I agree with the point about making the issue confusing. On the others:

Step increases: one step every year through Step 4, then every two years through Step 5 or Step 6. Then every three years until a Govie hits Step 10. At that point, if they are in the top grade for their position then no more step increases. There are multi-grade positions (so GS5-GS8) and it's possible to jump a grade per year until the highest grade. But once that person reached GS8 Step 10 they're done for automatic increases.

COLAs. No such thing for Govies. At least automatically. Functionally, this .5% increase followed by a 1% IS the COLA. I know a LOT of pretty Liberal Govies (a good number of Conservatives as well), and they get ticked off when reminded that the best President for government employees in terms of salary increases in the last couple decades was George W. Bush.

Locality Adjustment. This is set by OPM and linked directly to a number of set factors and indicators relating to local cost of living. So if the indicators all point to Washington DC having a 15% higher cost of living than "base", then the Govies working within the DC Metro Area get a 15% increase to their salaries.

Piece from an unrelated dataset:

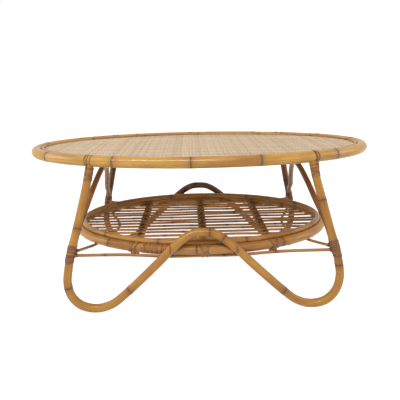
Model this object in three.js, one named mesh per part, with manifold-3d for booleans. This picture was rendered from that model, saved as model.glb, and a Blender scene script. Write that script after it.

One of the big problems, as I see it, is how Govie retirement is calculated. It's based party on an average of the top three years, salary/dollar-wise. It isn't based on Grade/Step and retirement-locality. So there's a LOT of incentive for Govies to try to get into a place like Washington (with it's significant locality adjustment) for their last three years, then bug out to a much lower cost-of-living location ... where they'll draw retirement pay based partly on what their upward-adjusted Washington-area salary was.